Stored data:
───
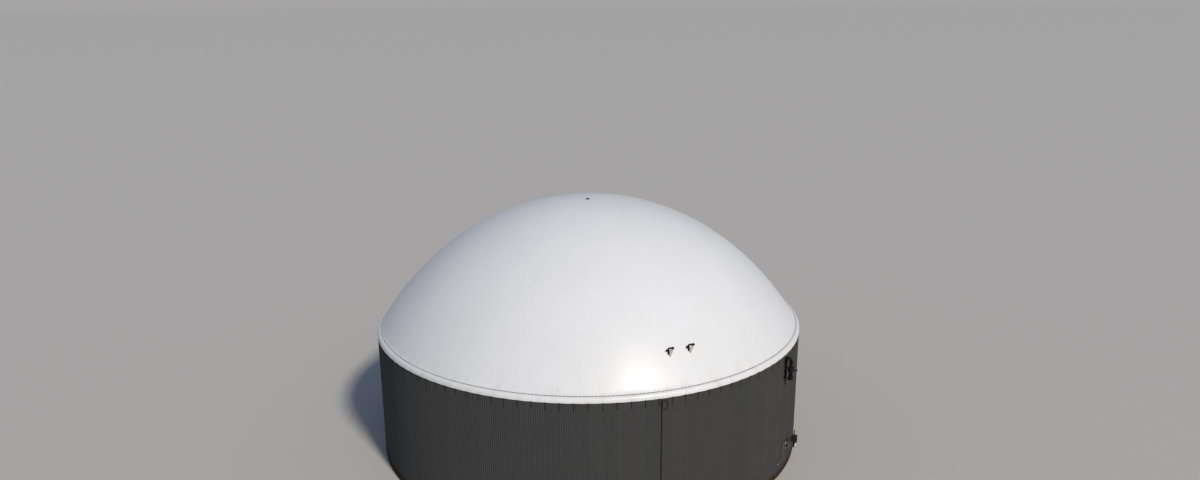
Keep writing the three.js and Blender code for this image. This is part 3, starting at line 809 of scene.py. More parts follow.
# %% [markdown]
# ## Drip edge
# At the foot a bent strip closes the gap between sheet and wall and throws the rain clear of the slab. Its
# section is a shallow Z, turned about the tank.

# %% Drip edge
DRIP_GAUGE = 0.003
DRIP_FALL = 0.006
DRIP_LIP = 0.032

drip_out = CREST_RADIUS + 0.012
drip = turned([
    (WALL_RADIUS + 0.002, CLADDING_FOOT - DRIP_GAUGE),
    (WALL_RADIUS + 0.002, CLADDING_FOOT),
    (drip_out, CLADDING_FOOT - DRIP_FALL),
    (drip_out + 0.004, CLADDING_FOOT - DRIP_LIP),
    (drip_out + 0.001, CLADDING_FOOT - DRIP_LIP),
    (drip_out - DRIP_GAUGE, CLADDING_FOOT - DRIP_FALL - DRIP_GAUGE)], TANK_STEPS, closed=True)
settle("drip_edge", drip, sheet_anthracite)

# %% [markdown]
# ## Edge apron
# An apron of the same white cloth leads from the clamped edge over the wall head and down past the top of
# the sheet, so that rain stays out of the insulation. Straps pull it down every 0.76 m, and between them
# its hem bulges a little. The apron is turned with eight columns between two straps. Then the hem's
# columns move in and out by a cosine, as cloth does between fixings, and a cord in the hem makes its edge
# round.

# %% Edge apron
APRON_TOP = (13.597, 8.294)
APRON_LIP = 8.012
APRON_THICKNESS = 0.004
APRON_ARC = 14
HEM_RADIUS = 0.009
HEM_HEIGHT = 8.006
COLUMNS_PER_STRAP = 8
BULGE = 0.006
HEM_LIFT = 0.003
BULGE_TOP, BULGE_REACH = 8.23, 0.2


def apron_point(share, inset=0.0):
    """A point of the apron's section, from the clamped edge at 0 to its lip at 1."""
    angle = share * pi / 2
    width = LIP_RADIUS - APRON_TOP[0] - inset
    drop = APRON_TOP[1] - APRON_LIP - inset
    return APRON_TOP[0] + width * sin(angle), APRON_LIP + drop * cos(angle)


outside = [apron_point(i / APRON_ARC) for i in range(APRON_ARC + 1)]
inside = [apron_point(i / APRON_ARC, APRON_THICKNESS) for i in range(APRON_ARC, -1, -1)]
hem = [(LIP_RADIUS - HEM_RADIUS + HEM_RADIUS * cos(a), HEM_HEIGHT + HEM_RADIUS * sin(a))
       for a in [pi / 4 - i * pi / 4 for i in range(6)]]
apron = turned(outside + hem + inside, SHEETS * COLUMNS_PER_STRAP, closed=True)
for vertex in apron.data.vertices:
    x, y, z = vertex.co
    low = min(max((BULGE_TOP - z) / BULGE_REACH, 0), 1)
    bearing = Vector((0, -1)).angle_signed(Vector((x, y)), 0)
    phase = cos((bearing + FIRST_LAP) * SHEETS)
    swell = 1 - BULGE * low * (0.5 + 0.5 * phase) / LIP_RADIUS
    vertex.co = (x * swell, y * swell, z + HEM_LIFT * low * phase)
settle("edge_apron", apron, membrane_white, "edge_skirt", smooth=50)

# %% [markdown]
# ## Straps
# Short black webbing straps hang from eyelets in the hem and hook into small brackets on the sheet laps.
# From the air they are the row of dark ticks below the white edge. One strap with its fold and its riveted
# bracket is made at the front and arrayed with the laps.

# %% Straps with their folds and brackets
STRAP_HALF = 0.0225
STRAP_FOOT = 7.620
STRAP_LEAN = 0.012
PLATE_HALF = 0.024

strap_out = LIP_RADIUS - 0.003
plate_out = CREST_RADIUS + 0.009
strap = block((-STRAP_HALF, -strap_out, STRAP_FOOT), (STRAP_HALF, -strap_out + 0.004, HEM_HEIGHT + 0.012),
              0.001, 1)
move_points(strap, lambda vertex: vertex.co.z < STRAP_FOOT + 0.01, (0, STRAP_LEAN, 0))
fold = block((-STRAP_HALF - 0.001, -strap_out - 0.004, HEM_HEIGHT - 0.05),
             (STRAP_HALF + 0.001, -strap_out + 0.006, HEM_HEIGHT + 0.014), 0.003)
settle("hem_straps", array_round(join(strap, fold), SHEETS), webbing_black, place=LAP_TURN)

plate = block((-PLATE_HALF, -plate_out, STRAP_FOOT - 0.02),
              (PLATE_HALF, -CREST_RADIUS + 0.002, STRAP_FOOT + 0.05), 0.002, 1)
rivet = placed(bolt(0.008), shift(0, -plate_out, STRAP_FOOT + 0.002) @ OUTWARD)
settle("strap_plates", array_round(join(plate, rivet), SHEETS), plastic_black, place=LAP_TURN)

# %% [markdown]
# ## Clamping rail
# The membrane's edge is pressed on the wall head by a rail. An inflated rubber hose lies in a channel and
# saddles bridge it every 0.21 m. Seen from the air, hose and saddles take turns, and that makes the dashed
# line round the dome. The channel and the hose are turned, and one saddle with its bolt is arrayed.

# %% Clamping rail
RAIL_STEPS = 360
RAIL_FOOT = WALL_HEAD + 0.0226
RAIL_HALF_WIDTH = 0.028
RAIL_INNER = 0.025
RAIL_HEIGHT = 0.016
RAIL_FLOOR = 0.004
HOSE_RADIUS = 0.016
SADDLES = 400
SADDLE_HALF = 0.0275

mid = DOME_FOOT[0]
half_section = [(RAIL_HALF_WIDTH, 0), (RAIL_HALF_WIDTH, RAIL_HEIGHT), (RAIL_INNER, RAIL_HEIGHT),
                (RAIL_INNER, RAIL_FLOOR)]
# The channel's dark zinc is partly painted shade: it deepens the dark line between the saddles.
channel = turned([(mid + x, RAIL_FOOT + z) for x, z in half_section]
                 + [(mid - x, RAIL_FOOT + z) for x, z in reversed(half_section)], RAIL_STEPS, closed=True)
settle("rail_channel", channel, shaded_weathered_zinc, "clamp_rail")

hose_height = RAIL_FOOT + HOSE_RADIUS + 0.005
hose = turned(round_section(mid, hose_height, HOSE_RADIUS, 10), RAIL_STEPS, closed=True)
settle("rail_hose", hose, rubber_black)

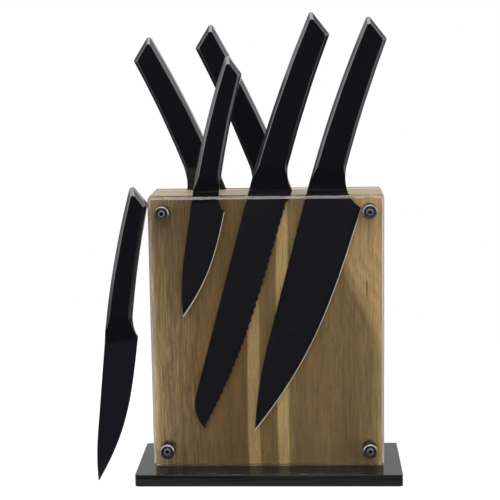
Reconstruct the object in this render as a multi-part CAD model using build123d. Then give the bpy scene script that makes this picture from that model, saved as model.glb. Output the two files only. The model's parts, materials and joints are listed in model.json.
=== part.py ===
"""Two-sided knife block with clear slot guards and six knives.

A laminated wooden board stands on a black plinth. A clear panel is held off
each broad face by spacers, and the blades hang in the two slots that this
leaves, drawn to magnets behind the thin facings. A sixth knife leans outside.

Millimetres. The origin is the centre of the footprint on the surface that the
block stands on, +Z is up, the front is -Y and the right-hand side is +X.
"""
import os
from math import atan2, cos, degrees, radians, sin, tan

from build123d import *

# ---- plinth and its non-slip pad ----
base_reach = 14.4           # past each end of the wooden block
base_depth = 89.0
base_thickness = 9.4
base_corner_radius = 2.0
base_edge_chamfer = 0.3
pad_thickness = 0.6
pad_inset = 1.2

# ---- laminated wooden block ----
block_width = 188.2
block_height = 225.0
core_thickness = 30.0
facing_thickness = 5.0
wood_edge_radius = 1.5
facing_edge_chamfer = 0.2

# ---- magnets behind the facings ----
magnet_length = 44.0
magnet_height = 16.0
magnet_thickness = 6.0
magnet_columns = 3
magnet_rows = 2
magnet_column_pitch = 52.0
magnet_row_pitch = 62.0
magnet_drop = 63.0          # block top down to the upper row
magnet_clearance = 0.2

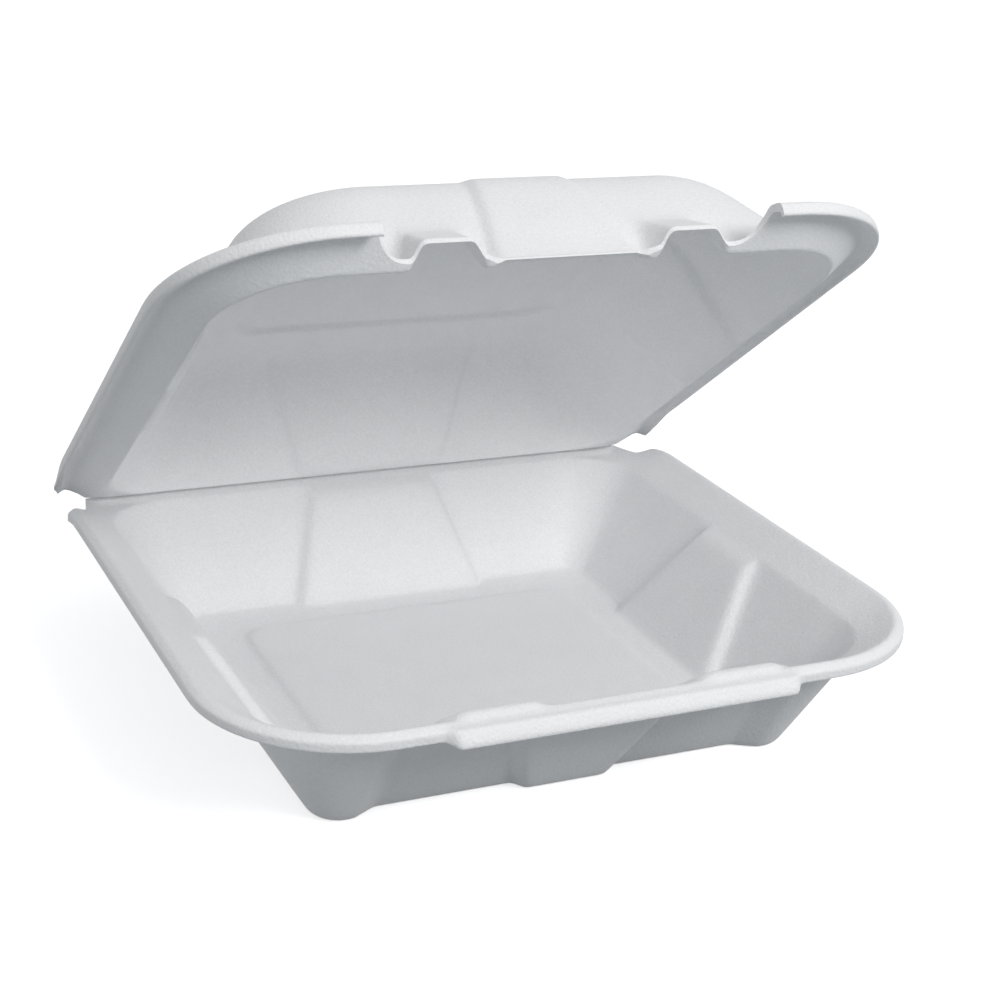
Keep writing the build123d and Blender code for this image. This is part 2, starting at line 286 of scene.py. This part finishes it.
def ring(half_x, front_y, back_y, radii, pads, depths, side_middle, run):
    """One level in plan, from the front's middle round by +X and back, as a closed loop."""
    front_radius, back_radius = radii
    back_half, side_half, middle_half = pads
    depth, recess, corner = depths
    recess_end = half_x - front_radius - CORNER_GAP - FOOT_RUN
    corner_x = half_x - front_radius
    foot_y = corner - front_y
    low_side = side_middle - side_half
    high_side = side_middle + side_half
    counts = iter(RING_POINTS)
    half = np.concatenate((
        line_points((0, -front_y), (middle_half, -front_y), next(counts)),
        line_points((middle_half, -front_y), (middle_half + run, recess - front_y), next(counts)),
        line_points((middle_half + run, recess - front_y), (recess_end, recess - front_y), next(counts)),
        line_points((recess_end, recess - front_y), (recess_end + FOOT_RUN, foot_y), next(counts)),
        line_points((recess_end + FOOT_RUN, foot_y), (corner_x, foot_y), next(counts)),
        arc_points((corner_x, front_radius + foot_y), front_radius, -90, 0, next(counts)),
        line_points((half_x, front_radius + foot_y), (half_x, low_side - run), next(counts)),
        line_points((half_x, low_side - run), (half_x - depth, low_side), next(counts)),
        line_points((half_x - depth, low_side), (half_x - depth, high_side), next(counts)),
        line_points((half_x - depth, high_side), (half_x, high_side + run), next(counts)),
        line_points((half_x, high_side + run), (half_x, back_y - back_radius), next(counts)),
        arc_points((half_x - back_radius, back_y - back_radius), back_radius, 0, 90, next(counts)),
        line_points((half_x - back_radius, back_y), (back_half + run, back_y), next(counts)),
        line_points((back_half + run, back_y), (back_half, back_y - depth), next(counts)),
        line_points((back_half, back_y - depth), (0, back_y - depth), next(counts)),
        [(0, back_y - depth)],
    ))
    mirrored = half[-2:0:-1] * np.array((-1, 1))
    return np.concatenate((half, mirrored))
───
Given problem:
Repeat exactly the lines from the one containing "Reconstruct the object" through the one containing "facing_edge_chamfer = 0.2", both included, and nothing else.

Result below:
Reconstruct the object in this render as a multi-part CAD model using build123d. Then give the bpy scene script that makes this picture from that model, saved as model.glb. Output the two files only. The model's parts, materials and joints are listed in model.json.
=== part.py ===
"""Two-sided knife block with clear slot guards and six knives.

A laminated wooden board stands on a black plinth. A clear panel is held off
each broad face by spacers, and the blades hang in the two slots that this
leaves, drawn to magnets behind the thin facings. A sixth knife leans outside.

Millimetres. The origin is the centre of the footprint on the surface that the
block stands on, +Z is up, the front is -Y and the right-hand side is +X.
"""
import os
from math import atan2, cos, degrees, radians, sin, tan

from build123d import *

# ---- plinth and its non-slip pad ----
base_reach = 14.4           # past each end of the wooden block
base_depth = 89.0
base_thickness = 9.4
base_corner_radius = 2.0
base_edge_chamfer = 0.3
pad_thickness = 0.6
pad_inset = 1.2

# ---- laminated wooden block ----
block_width = 188.2
block_height = 225.0
core_thickness = 30.0
facing_thickness = 5.0
wood_edge_radius = 1.5
facing_edge_chamfer = 0.2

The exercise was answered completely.